Scientific classification
- Domain: Eukaryota
- Kingdom: Animalia
- Phylum: Chordata
- Class: Actinopterygii
- Order: Cichliformes
- Family: Cichlidae
- Genus: Pterophyllum
- Species: P. altum
- Binomial name: Pterophyllum altum Pellegrin, 1903

= Pterophyllum altum =

- Authority: Pellegrin, 1903
- Conservation status: LC

Species of fish

Pterophyllum altum, also referred to as the altum angelfish, deep angelfish, or Orinoco angelfish, occurs strictly in the Orinoco River Basin and the Upper Rio Negro watershed in Southern Venezuela, Southeastern Colombia and extreme Northern Brazil.

==Description==
The species is the largest member in its genus and specimens may have a height (from tip of dorsal to tip of anal fin) of as much as 38 cm. Its natural base color is silver but with three brownish/red vertical stripes and red striations into the fins. The species may show red spotting and a blueish green dorsal overcast when mature and when aroused exhibits a black operculum spot. Characteristic of this species is an acute incision or notch above the nares (supraorbital indention). All true Orinoco altum specimens show this trait. The true wildcaught Orinoco altum is very difficult to breed in captivity. Most altum angelfish are more frequently found in the well oxygenated, extremely soft waters of Upper and Middle Orinoco tributaries shed from the Guiana Shield Highlands, preferring a pH range between 4.5 and 5.8. These are very transparent blackwaters with almost nil conductivity. Temperature range in these waters is between 78 and 84 F. They are also found in the Atabapo River and Inirida River floodplain, down the Casiquiare and Guainía floodplain where the Rio Negro is born, before entering Brazilian territory. Unlike P. scalare which prefer to spawn on the submerged leaves of plants and trees in the flooded rainforest, P. altum prefers to spawn on submerged roots and tree branches in a moderate water current.
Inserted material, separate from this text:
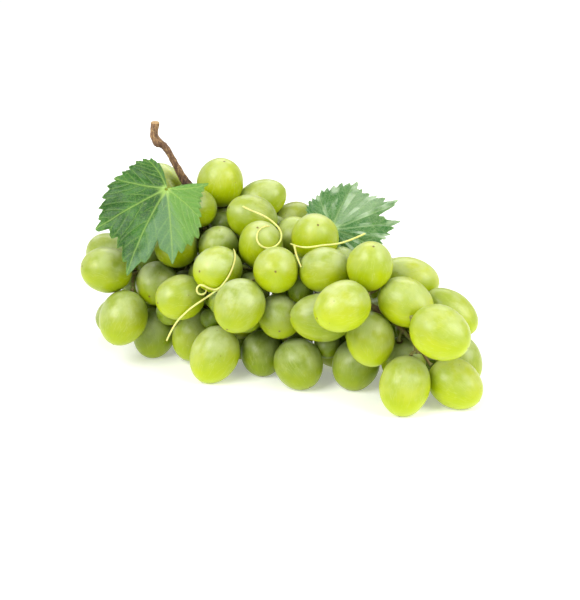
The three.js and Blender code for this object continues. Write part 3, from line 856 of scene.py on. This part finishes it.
def leafBlade(name, looks):
    material, shader = newMaterial(name)
    tree = material.node_tree
    flat = attribute(tree, "leafFlat", "Vector")
    vein = attribute(tree, "leafVein")
    share = attribute(tree, "leafShare")
    turn = attribute(tree, "leafTurn")
    under = attribute(tree, "leafUnder")

    color = useGroup(tree, mottle, Place=flat, Tone_A=looks["deep"], Tone_B=looks["fresh"],
                     Patch_Scale=leafGrain["patchScale"], Fleck_Scale=leafGrain["fleckScale"],
                     Fleck_Amount=leafGrain["fleckAmount"])["Color"]
    # painted light: one half of the blade is painted in another tone, cooler and running into the shine
    # colour, as if it were turned to the sky and caught the light
    waver = maths(tree, "ADD", turn, ramp(tree, noiseValue(tree, flat, 0.12, 2), 0.3, 0.7, -0.06, 0.06))
    cool = blendColor(tree, ramp(tree, waver, -0.9, -0.3), looks["cool"], looks["shine"])
    color = blendColor(tree, ramp(tree, waver, 0.02, -0.08, 0, looks["coolAmount"]), color, cool)
    # painted sheen: the side of each pleat that would catch the light is painted in the pale shine colour
    fan = ramp(tree, attribute(tree, "leafFan"), -0.2, 0.9)
    pleatSheen = maths(tree, "MULTIPLY", fan, ramp(tree, share, 0.2, 0.6))
    pleatSheen = maths(tree, "MULTIPLY", pleatSheen, ramp(tree, noiseValue(tree, flat, 0.10, 2), 0.40, 0.62))
    color = blendColor(tree, maths(tree, "MULTIPLY", pleatSheen, looks["shineAmount"]), color, looks["shine"])

    # the finest veins make a net of small cells
    net = voronoi(tree, flat, leafGrain["netScale"], "DISTANCE_TO_EDGE").outputs["Distance"]
    netMask = ramp(tree, net, 0.0, 0.07, 1.0, 0.0)
    color = blendColor(tree, maths(tree, "MULTIPLY", netMask, leafGrain["netAmount"]), color, looks["vein"])
    color = blendColor(tree, maths(tree, "MULTIPLY", vein, looks["veinAmount"]), color, looks["vein"])
    rim = ramp(tree, share, 0.955, 1.0, 0.0, 0.45)
    color = blendColor(tree, rim, color, looks["rim"])
    hub = ramp(tree, share, 0.05, 0.16, 0.85, 0.0)
    color = blendColor(tree, hub, color, looks["vein"])
    underside = maths(tree, "MULTIPLY", under, leafGrain["underAmount"])
    color = blendColor(tree, underside, color, looks["under"])
    tree.links.new(color, shader.inputs["Base Color"])

    fleck = noiseValue(tree, flat, 1.4, 4, 0.6)
    rough = ramp(tree, fleck, 0.3, 0.7, looks["roughness"] - 0.05, looks["roughness"] + 0.08)
    rough = maths(tree, "ADD", rough, maths(tree, "MULTIPLY", under, 0.2), clamp=True)
    tree.links.new(rough, shader.inputs["Roughness"])
    height = useGroup(tree, livingGrain, Place=flat, Broad_Scale=0.5, Fine_Scale=3.0,
                      Fine_Share=0.4)["Height"]
    height = maths(tree, "SUBTRACT", height, maths(tree, "MULTIPLY", netMask, 0.35))
    height = maths(tree, "SUBTRACT", height, maths(tree, "MULTIPLY", vein, 0.4))
    normal = bump(tree, height, leafGrain["bump"], leafGrain["bumpDepth"])
    tree.links.new(normal, shader.inputs["Normal"])
    shader.inputs["Subsurface Weight"].default_value = leafGrain["subsurface"]
    shader.inputs["Subsurface Radius"].default_value = leafGrain["scatter"]
    shader.inputs["Subsurface Scale"].default_value = leafGrain["glowDepth"]
    shader.inputs["Specular IOR Level"].default_value = leafGrain["shineLevel"]
    return material


leafGrain = {
    "patchScale": 0.07,  # scales are per millimetre
    "fleckScale": 0.8,
    "fleckAmount": 0.5,
    "netScale": 0.75,
    "netAmount": 0.22,
    "underAmount": 0.75,
    "bump": 0.6,
    "bumpDepth": 0.3 * mm,
    "subsurface": 0.15,
    "scatter": (0.5, 1.0, 0.2),
    "glowDepth": 1.5 * mm,
    "shineLevel": 0.32,
}
# the cool half tone and the shine colour are painted light: tones laid on one half of a blade and on one
# side of each pleat, standing in for light caught from above
leafLooks = {
    "leaf_front": {
        "deep": (0.013, 0.072, 0.006, 1),
        "fresh": (0.040, 0.150, 0.014, 1),
        "cool": (0.15, 0.32, 0.06, 1),
        "coolAmount": 0.80,
        "shine": (0.12, 0.23, 0.11, 1),
        "shineAmount": 0.15,
        "vein": (0.32, 0.50, 0.11, 1),
        "veinAmount": 0.60,
        "rim": (0.14, 0.28, 0.04, 1),
        "under": (0.25, 0.40, 0.18, 1),
        "roughness": 0.36,
    },
    "leaf_back": {
        "deep": (0.040, 0.150, 0.030, 1),
        "fresh": (0.10, 0.22, 0.06, 1),
        "cool": (0.05, 0.17, 0.035, 1),
        "coolAmount": 0.25,
        "shine": (0.52, 0.64, 0.44, 1),
        "shineAmount": 0.62,
        "vein": (0.42, 0.58, 0.26, 1),
        "veinAmount": 0.35,
        "rim": (0.30, 0.46, 0.16, 1),
        "under": (0.30, 0.45, 0.22, 1),
        "roughness": 0.30,
    },
}


def buildLeaves():
    for name, looks in leafLooks.items():
        buildLeaf(name, leafBlade("blade_" + name, looks))
    print("leaves:", len(leafLooks))


# Stem

stemBuild = {
    "voxel": 0.32 * mm,
    "smoothing": 4,
    "barkDepth": 0.28 * mm,
    "barkFrom": 70 * mm,  # height where the green twigs end and the old wood starts
    "barkOver": 10 * mm,
    "ridges": (900, 900, 130),  # per metre, so that the ridges run up the stalk
    "knots": 260,
    "knotDepth": 0.5 * mm,
    "cutFlat": 0.3 * mm,
    "nodeBelow": 11.0 * mm,  # the old node of the cane, below the cut end
}
stemLook = {
    "bark": (0.33, 0.19, 0.085, 1),
    "barkDark": (0.10, 0.048, 0.025, 1),
    "barkPale": (0.52, 0.38, 0.15, 1),
    "base": (0.035, 0.015, 0.018, 1),
    "green": (0.24, 0.27, 0.06, 1),
    "brown": (0.20, 0.12, 0.05, 1),
    "cut": (0.55, 0.36, 0.16, 1),
    "lean": -28,  # degrees, as the stalk leans
    "stretch": (1.0, 1.0, 0.14),
    "fibreScale": 1500.0,  # scales are per metre
    "barkScale": 700.0,
    "barkFlecks": 2200.0,
    "twigScale": 120.0,
    "twigFlecks": 900.0,
    "wartScale": 620.0,
    "baseFrom": (58 * mm, 68 * mm),
    "barkFrom": (72 * mm, 81 * mm),
    "raggedness": 2.5 * mm,
}


def stemBark():
    material, shader = newMaterial("stemBark")
    tree = material.node_tree
    place = tree.nodes.new("ShaderNodeTexCoord").outputs["Object"]
    height = tree.nodes.new("ShaderNodeSeparateXYZ")
    tree.links.new(place, height.inputs[0])
    z = height.outputs["Z"]
    stretched = tree.nodes.new("ShaderNodeMapping")
    tree.links.new(place, stretched.inputs["Vector"])
    stretched.inputs["Rotation"].default_value = (0, math.radians(stemLook["lean"]), 0)
    stretched.inputs["Scale"].default_value = stemLook["stretch"]
    fibre = noiseValue(tree, stretched.outputs[0], stemLook["fibreScale"], 5, 0.65)
    bark = useGroup(tree, mottle, Place=stretched.outputs[0], Tone_A=stemLook["bark"],
                    Tone_B=stemLook["barkDark"], Patch_Scale=stemLook["barkScale"],
                    Fleck_Scale=stemLook["barkFlecks"], Fleck_Amount=1.4)["Color"]
    twig = useGroup(tree, mottle, Place=place, Tone_A=stemLook["green"], Tone_B=stemLook["brown"],
                    Patch_Scale=stemLook["twigScale"], Fleck_Scale=stemLook["twigFlecks"],
                    Fleck_Amount=0.8)["Color"]
    ragged = stemLook["raggedness"]
    wavy = maths(tree, "ADD", z, ramp(tree, fibre, 0.3, 0.7, -ragged, ragged))
    color = blendColor(tree, ramp(tree, wavy, *stemLook["baseFrom"]), twig, stemLook["base"])
    color = blendColor(tree, ramp(tree, wavy, *stemLook["barkFrom"]), color, bark)
    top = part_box("stem")[1].z
    pale = maths(tree, "MULTIPLY", ramp(tree, noiseValue(tree, place, 1300.0, 2), 0.60, 0.68, 0.0, 0.6),
                 ramp(tree, z, 0.080, 0.084))
    color = blendColor(tree, pale, color, stemLook["barkPale"])
    node = maths(tree, "ABSOLUTE", maths(tree, "SUBTRACT", wavy, top - stemBuild["nodeBelow"]))
    color = blendColor(tree, ramp(tree, node, 0.0008, 0.0032, 0.75, 0.0), color, stemLook["barkDark"])
    cutEnd = ramp(tree, z, top - 0.9 * mm, top - 0.5 * mm, 0.0, 0.85)
    color = blendColor(tree, cutEnd, color, stemLook["cut"])
    warts = voronoi(tree, place, stemLook["wartScale"]).outputs["Distance"]
    wartMask = ramp(tree, warts, 0.10, 0.28, 1.0, 0.0)
    color = blendColor(tree, maths(tree, "MULTIPLY", wartMask, 0.4), color, stemLook["barkDark"])
    tree.links.new(color, shader.inputs["Base Color"])
    tree.links.new(ramp(tree, fibre, 0.3, 0.7, 0.62, 0.85), shader.inputs["Roughness"])
    relief = useGroup(tree, livingGrain, Place=stretched.outputs[0], Broad_Scale=900.0, Fine_Scale=3200.0,
                      Fine_Share=0.5)["Height"]
    relief = maths(tree, "ADD", relief, maths(tree, "MULTIPLY", wartMask, 0.5))
    tree.links.new(bump(tree, relief, 0.8, 0.35 * mm), shader.inputs["Normal"])
    return material


def applyModifiers(thing):
    evaluated = thing.evaluated_get(bpy.context.evaluated_depsgraph_get())
    mesh = bpy.data.meshes.new_from_object(evaluated)
    thing.modifiers.clear()
    thing.data = mesh


def buildStem():
    piece = meshObject("branchedStem", mergedCopy("stem"))
    remesh = piece.modifiers.new("remesh", "REMESH")
    remesh.mode = "VOXEL"
    remesh.voxel_size = stemBuild["voxel"]
    smooth = piece.modifiers.new("smooth", "SMOOTH")
    smooth.factor = 0.5
    smooth.iterations = stemBuild["smoothing"]
    applyModifiers(piece)
    # ridged bark on the old wood, small swellings on the green twigs
    bm = bmesh.new()
    bm.from_mesh(piece.data)
    bm.normal_update()
    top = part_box("stem")[1].z
    for v in bm.verts:
        old = min(max((v.co.z - stemBuild["barkFrom"]) / stemBuild["barkOver"], 0), 1)
        fine = v.co * Vector(stemBuild["ridges"])
        ridges = noise.noise(fine) * stemBuild["barkDepth"] * (0.35 + 0.65 * old)
        knots = max(noise.noise(v.co * stemBuild["knots"]) - 0.25, 0) * stemBuild["knotDepth"]
        if v.co.z < top - stemBuild["cutFlat"]:
            v.co += v.normal * (ridges + knots)
    fresh = meshObject("branchedStemWork", bm)
    piece.data = fresh.data
    bpy.data.objects.remove(fresh)
    shadeSmooth(piece)
    setIn(piece, stemBark(), "stem", "stem")
    print("stem faces:", len(piece.data.polygons))


# Tendrils

tendrilLook = {
    "pale": (0.74, 0.79, 0.25, 1),
    "straw": (0.62, 0.60, 0.18, 1),
    "subsurface": 0.25,
    "glowDepth": 1 * mm,
    "rounding": 2,
}


def tendrilSkin():
    material, shader = newMaterial("tendrilSkin")
    tree = material.node_tree
    place = tree.nodes.new("ShaderNodeTexCoord").outputs["Object"]
    color = useGroup(tree, mottle, Place=place, Tone_A=tendrilLook["pale"], Tone_B=tendrilLook["straw"],
                     Patch_Scale=140.0, Fleck_Scale=1300.0, Fleck_Amount=0.6)["Color"]
    tree.links.new(color, shader.inputs["Base Color"])
    rough = ramp(tree, noiseValue(tree, place, 900.0), 0.3, 0.7, 0.35, 0.5)
    tree.links.new(rough, shader.inputs["Roughness"])
    relief = useGroup(tree, livingGrain, Place=place, Broad_Scale=700.0, Fine_Scale=2600.0,
                      Fine_Share=0.4)["Height"]
    tree.links.new(bump(tree, relief, 0.4, 0.15 * mm), shader.inputs["Normal"])
    shader.inputs["Subsurface Weight"].default_value = tendrilLook["subsurface"]
    shader.inputs["Subsurface Scale"].default_value = tendrilLook["glowDepth"]
    return material


def buildTendrils():
    material = tendrilSkin()
    names = sorted(name for name in frame["nodes"] if name.startswith("tendril_"))
    for name in names:
        piece = meshObject(name.replace("tendril_", "curlingTendril_"), mergedCopy(name))
        shadeSmooth(piece)
        rounding = piece.modifiers.new("rounding", "SUBSURF")
        rounding.levels = tendrilLook["rounding"]
        rounding.render_levels = tendrilLook["rounding"]
        setIn(piece, material, "tendril", name)
    print("tendrils:", len(names))


buildStudio()
buildBerries()
buildLeaves()
buildStem()
buildTendrils()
This species is recommended for intermediate to advanced aquarists due to the detailed maintenance it requires for proper health.

True Orinoco Altums are usually only available in aquarium shops from late summer until early winter due to the fact that their native river system's water level is only low enough to allow for successful fishing from July to October.